Step 5: Plan how you will use what you learn

Evaluation is not a reporting exercise. It is a design tool. The point is to improve the next iteration of your training.

  • If the evidence shows the change you hoped for: What worked? What will you keep, and what will you refine?
  • If the evidence shows no change or unexpected outcomes: What might explain this? Was the training design the issue, or were there system-level barriers (the kind you identified in Activity 1)?
  • What specific part of your training would you revisit first? (e.g., the outcomes, the activities, the assessment, the follow-up support)
  • Who will you share the findings with? (Funders, co-facilitators, learners, your own team?)

If you already have a training

You may already have some evaluation data — even informal.

  • What do you currently know about whether your training leads to change after the event? How do you know it?
  • Where are the gaps in what you know? For each gap, add one concrete evidence-collection step to your plan.
  • If you have collected feedback before, review it honestly: how much of it tells you about satisfaction, and how much tells you about actual change in practice?

If you are creating a new training

You are planning evaluation before you have delivered, which is the right time to think about it — not after.

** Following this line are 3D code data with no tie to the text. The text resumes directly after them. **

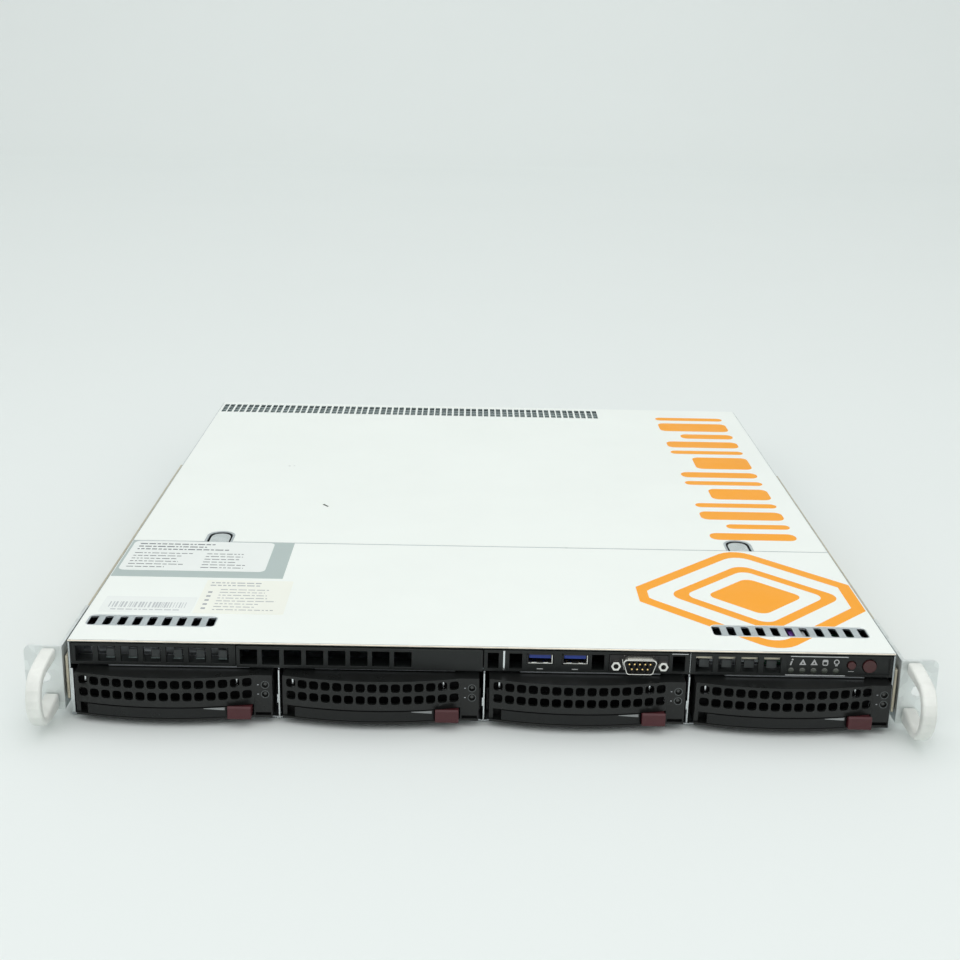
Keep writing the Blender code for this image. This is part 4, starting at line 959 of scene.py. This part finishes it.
def ear_screws():
    """Screws through each ear's leg."""
    for name, side in (("left", -1), ("right", 1)):
        face = side * (HALF + 4.8)
        heads = [screw((y, z), 2.4, face, "x", side) for y in (14.0, 42.0) for z in (12.0, 31.5)]
        piece(f"ear_screws_{name}", gather(heads), "bright_steel", "chassis")


# ---------------------------------------------------------------- stage

def stage():
    """A plain floor that curves up behind the appliance into a backdrop."""
    shape = bmesh.new()
    profile = [(-6.0, -0.0004), (3.0, -0.0004)]
    profile += [(3.0 + u, v + 1.4996) for u, v in arc((0.0, 0.0), 1.5, -90, 0, 16)] + [(4.5, 6.0)]
    rows = [[shape.verts.new((x, y, z)) for x in (-30.0, 30.0)] for y, z in profile]
    for low, high in zip(rows, rows[1:]):
        shape.faces.new((low[0], low[1], high[1], high[0]))
    floor = bpy.data.meshes.new("floor")
    shape.to_mesh(floor)
    shape.free()
    floor.shade_smooth()
    ground = Finish("floor", (0.80, 0.845, 0.83), 0.6, Specular_IOR_Level=0.2)
    ground.mottle(2.0, 0.004)
    floor.materials.append(ground.finish())
    item = bpy.data.objects.new("floor", floor)
    bpy.context.scene.collection.objects.link(item)


def world():
    made = bpy.data.worlds.new("studio")
    made.use_nodes = True
    tree = made.node_tree
    background = tree.nodes["Background"]
    coordinates = tree.nodes.new("ShaderNodeTexCoord")
    split = tree.nodes.new("ShaderNodeSeparateXYZ")
    ramp = tree.nodes.new("ShaderNodeValToRGB")
    tree.links.new(coordinates.outputs["Generated"], split.inputs["Vector"])
    tree.links.new(split.outputs["Z"], ramp.inputs["Fac"])
    tree.links.new(ramp.outputs["Color"], background.inputs["Color"])
    stops = ((0.0, (0.66, 0.68, 0.68)), (0.3, (0.92, 0.94, 0.94)), (1.0, (1.0, 1.0, 1.0)))
    elements = ramp.color_ramp.elements
    elements.new(0.5)
    for element, (position, colour) in zip(elements, stops):
        element.position = position
        element.color = (*colour, 1.0)
    background.inputs["Strength"].default_value = 0.72
    bpy.context.scene.world = made


def area_light(name, location, target, size, power, colour=(1, 1, 1)):
    data = bpy.data.lights.new(name, "AREA")
    data.shape = "RECTANGLE"
    data.size, data.size_y = size
    data.energy = power
    data.color = colour
    item = bpy.data.objects.new(name, data)
    item.location = location
    item.rotation_euler = (Vector(target) - Vector(location)).to_track_quat("-Z", "Y").to_euler()
    bpy.context.scene.collection.objects.link(item)


def lights():
    area_light("overhead", (0.1, 0.15, 1.9), (0, 0, 0), (2.2, 2.2), 8.0)
    area_light("front", (0.0, -1.6, 1.5), (0, -0.3, 0), (2.6, 1.2), 8.0)
    area_light("left_front", (-1.6, -1.3, 1.2), (0, -0.1, 0), (1.2, 1.2), 5.0)
    area_light("right_front", (1.5, -1.5, 0.9), (0, -0.1, 0), (1.0, 1.0), 3.0)
    area_light("backdrop", (0.0, 2.6, 3.0), (0.0, 4.0, 0.2), (5.0, 2.0), 26.0)


CAMERA_MM = (-11.579, -698.652, 354.140)
PITCH, YAW, ROLL = 17.4025, -0.6564, -1.2573
LENS = 54.107


def camera():
    """A viewpoint in front, looking down a little and rolled slightly anticlockwise."""
    data = bpy.data.cameras.new("camera")
    data.lens = LENS
    data.sensor_width = 36.0
    data.clip_start = 0.01
    item = bpy.data.objects.new("camera", data)
    turn = (Matrix.Rotation(math.radians(YAW), 3, "Z") @ Matrix.Rotation(math.radians(-PITCH), 3, "X")
            @ Matrix.Rotation(math.radians(ROLL), 3, "Y"))
    axes = Matrix((turn.col[0], turn.col[2], -turn.col[1])).transposed()
    x, y, z = CAMERA_MM
    item.matrix_world = Matrix.Translation((x * MM, (y + FRONT) * MM, z * MM)) @ axes.to_4x4()
    bpy.context.scene.collection.objects.link(item)
    bpy.context.scene.camera = item


def main():
    dress_nodes()
    cover_films()
    front_hem()
    orange_graphics()
    labels()
    behind_windows()
    steel_edges_and_glints()
    side_fold_shadows()
    control_panel()
    front_ports()
    carrier_lights()
    lever_end_highlights()
    rear_details()
    drive_labels()
    board_details()
    fan_details()
    ear_screws()
    stage()
    world()
    lights()
    camera()
    bpy.context.scene.view_settings.view_transform = "Standard"


main()
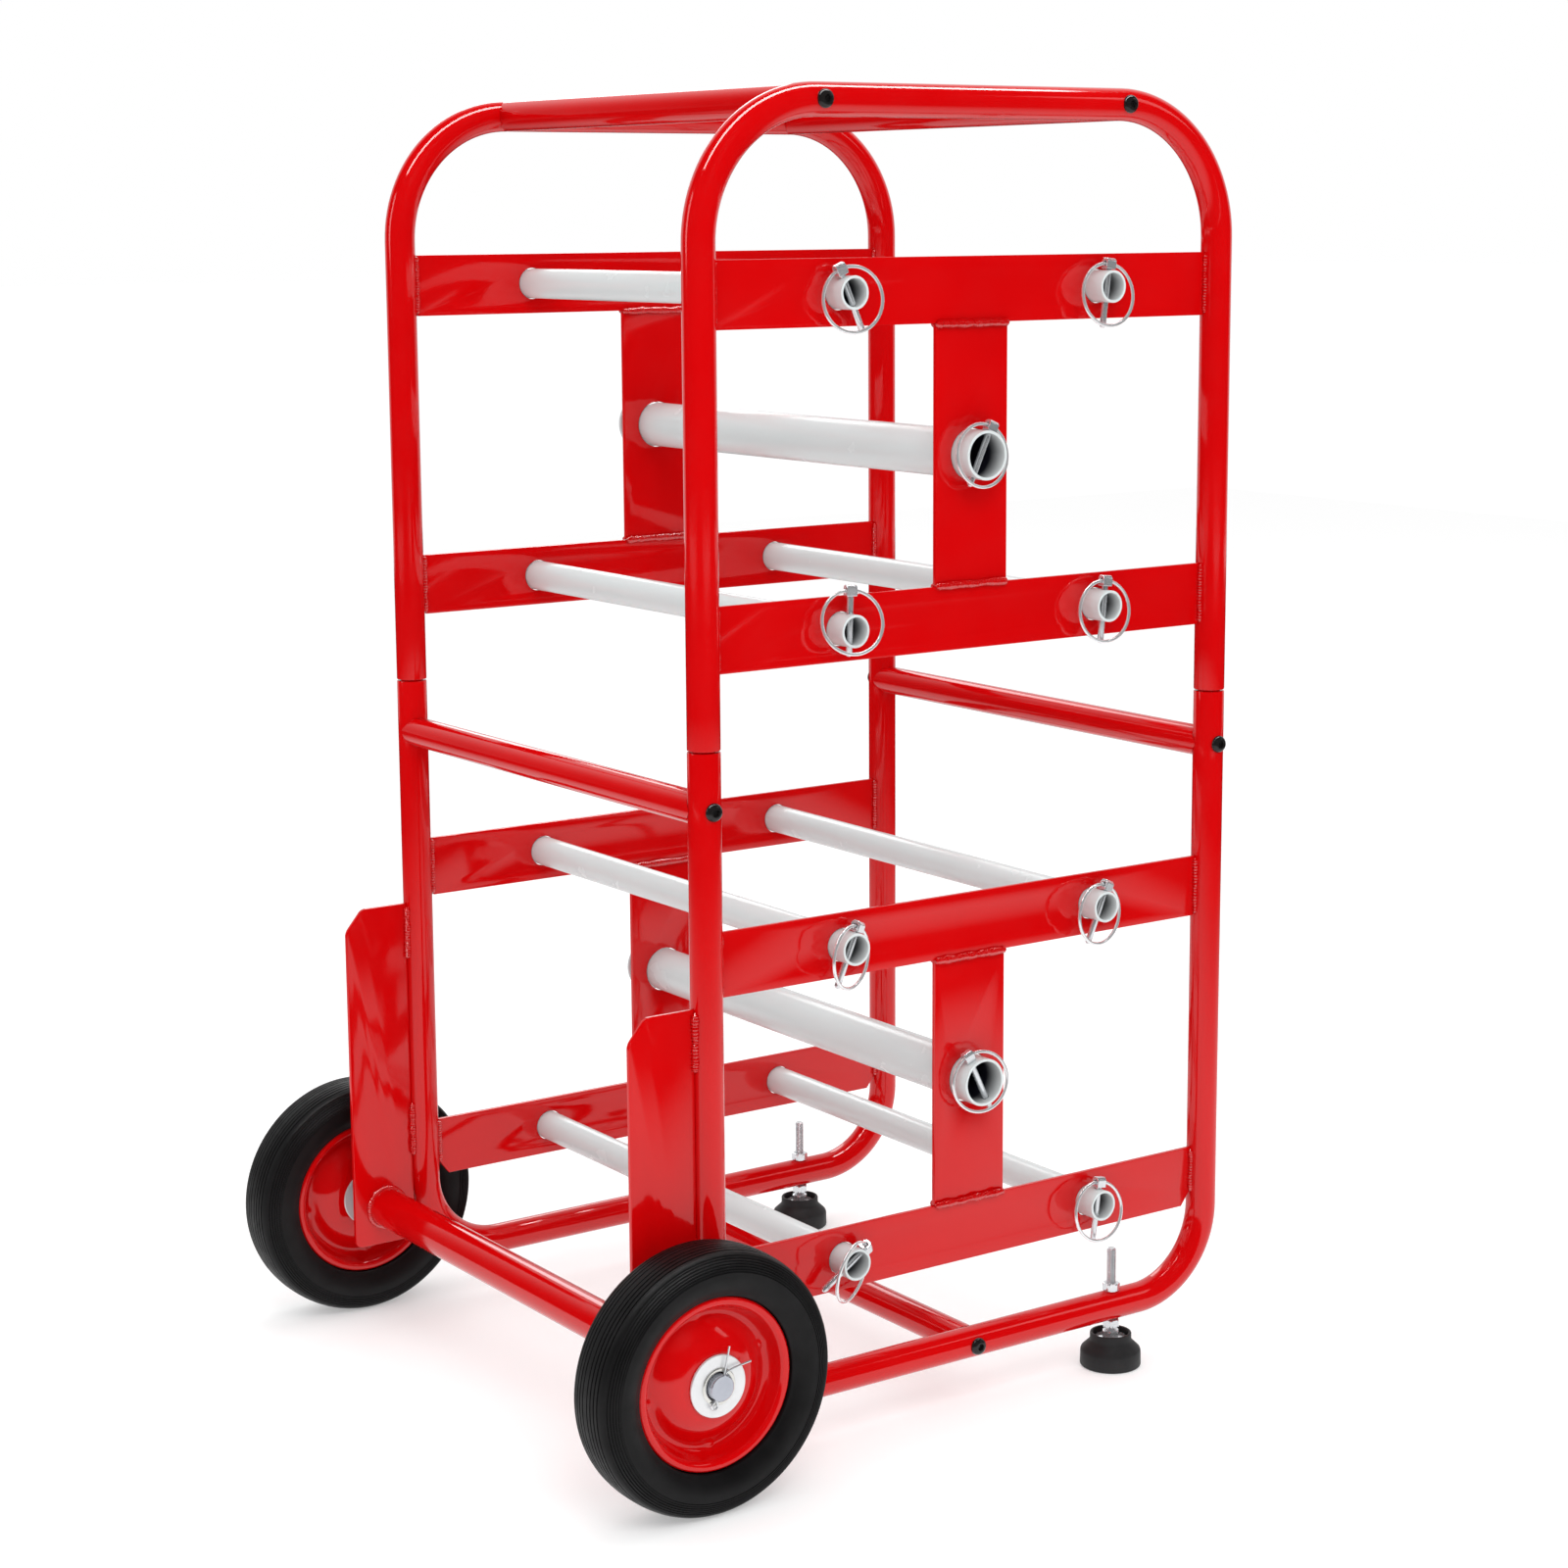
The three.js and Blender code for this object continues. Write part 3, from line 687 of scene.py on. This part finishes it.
# ---- wheels ------------------------------------------------------------------------------------
def smooth_profile(points, per=6):
    """Catmull-Rom curve through (radius, height) points."""
    pts = [Vector(p) for p in points]
    pts = [2 * pts[0] - pts[1]] + pts + [2 * pts[-1] - pts[-2]]
    out = []
    for p0, p1, p2, p3 in zip(pts, pts[1:], pts[2:], pts[3:]):
        for k in range(per):
            t = k / per
            q = 0.5 * ((2 * p1) + (p2 - p0) * t + (2 * p0 - 5 * p1 + 4 * p2 - p3) * t * t
                       + (3 * p1 - p0 - 3 * p2 + p3) * t ** 3)
            out.append((q.x, q.y))
    return out + [tuple(pts[-2])]


RIM_DISH = [(24.6, 17.9), (30, 16.6), (36, 13.8), (41, 10.2), (45, 6.6), (48, 4.3), (50, 3.5),
            (52.3, 3.7), (54.2, 5.0), (56, 7.6), (57.6, 11.5), (58.8, 15.0), (60.5, 17.0),
            (62.6, 17.8), (64.8, 17.6), (66.1, 16.4)]
DIMPLES = [0.35, 1.75, 3.3, 4.75]


def wheel(side, s):
    half = [(10.9, 17.6), (11.3, 18.0), (23.8, 18.0)] + smooth_profile(RIM_DISH, 4) + [
        (66.3, 14.4), (65.8, 13.7), (60.2, 13.5)]

    def dimpled(r, h, a):
        near = max(0.0, 1 - abs(r - 51) / 4.5)
        dent = 0.0
        for at in DIMPLES:
            gap = (a - at + math.pi) % TAU - math.pi
            dent += math.exp(-(gap / 0.055) ** 2)
        return r * MM, (h - math.copysign(1.7 * near * dent, -h)) * MM

    loop = half + [(r, -h) for r, h in reversed(half)]
    solid = lathe(loop, "x", (s * WHEEL_X, AXLE_Y, AXLE_Z), 144, shape=dimpled)
    solid.piece(f"rim_{side}", RED, f"wheel_{side}", "red_paint", [f"rim_{side}"], sharp=30)

    # tyre: bead, bulged side wall with fine rings, shoulder, then ribs between the grooves
    half = [(60.6, 13.1), (66.9, 13.2), (67.2, 14.0), (67.0, 18.4), (67.6, 19.2)]
    half += smooth_profile([(68.6, 19.6), (72, 22.0), (76, 24.0), (81, 25.3), (86.4, 25.5)], 4)
    for k in range(6):                                     # fine ribs round the shoulder
        r = 87.4 + 1.75 * k
        u = 25.5 - 0.043 * (r - 86) ** 2
        half += [(r, u - 0.5), (r + 0.3, u), (r + 1.0, u - 0.12), (r + 1.3, u - 0.7)]
    half += [(98.6, 19.9), (99.6, 18.6)]
    crown = [(100.1, 17.6), (100.7, 15.4), (99.3, 15.2), (99.3, 14.5), (101.0, 14.2),
             (101.3, 11.6), (99.8, 11.4), (99.8, 10.6), (101.5, 10.4), (101.75, 7.6),
             (100.2, 7.4), (100.2, 6.6), (101.85, 6.4), (101.95, 3.4), (100.3, 3.2),
             (100.3, 2.5), (101.97, 2.3), (102.0, 0.0)]
    half += crown
    loop = half + [(r, -h) for r, h in reversed(half[:-1])]
    solid = lathe([(r * MM, h * MM) for r, h in loop], "x", (s * WHEEL_X, AXLE_Y, AXLE_Z), 144)
    solid.piece(f"tyre_{side}", TYRE, f"wheel_{side}", "tyre_rubber", [f"tyre_{side}"], sharp=24)


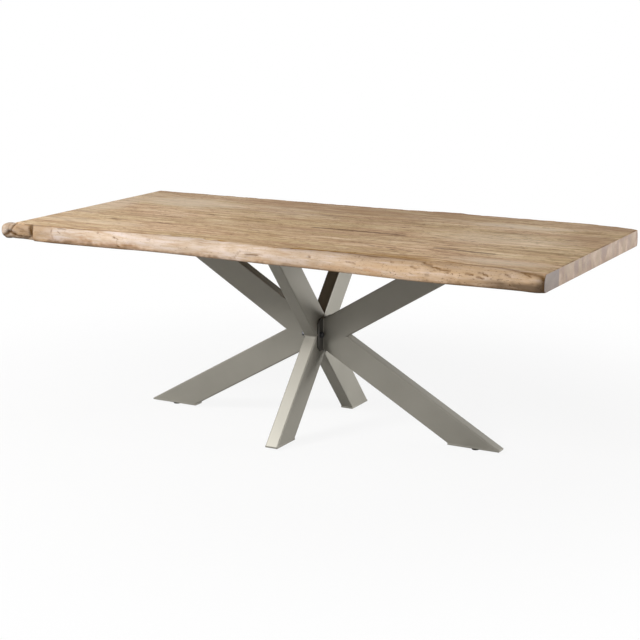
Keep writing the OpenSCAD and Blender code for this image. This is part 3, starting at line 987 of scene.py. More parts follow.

  • Start from your Theory of Change. Pick the two outcomes you care about most and focus your evaluation plan on those. You do not need to evaluate everything.
  • For timing, plan at least one touchpoint after the training ends. Even a short follow-up email at 4 weeks asking "What have you applied?" gives you real evidence.
  • Think about who can help you collect evidence. If your learners' managers or colleagues could tell you whether practice changed, consider including them in your plan — with learners' consent.
  • Keep it feasible. A realistic plan you actually execute is worth more than an ambitious plan that sits in a drawer.

Context check

  • What constraints limit your ability to follow up with learners after the training? (e.g., no contact details, institutional barriers, learners in different organisations or countries)
  • What resources (time, tools, people) would you need to implement this plan? Do you have them?
  • Are there ethical considerations in how you collect evidence? (e.g., consent, anonymity, power dynamics between you and learners)

Reflection

  • You started this workbook by articulating what change you hoped for (Activity 2), and now you are asking whether the training contributed to it. What has shifted in how you think about the relationship between your training and the change you want to see?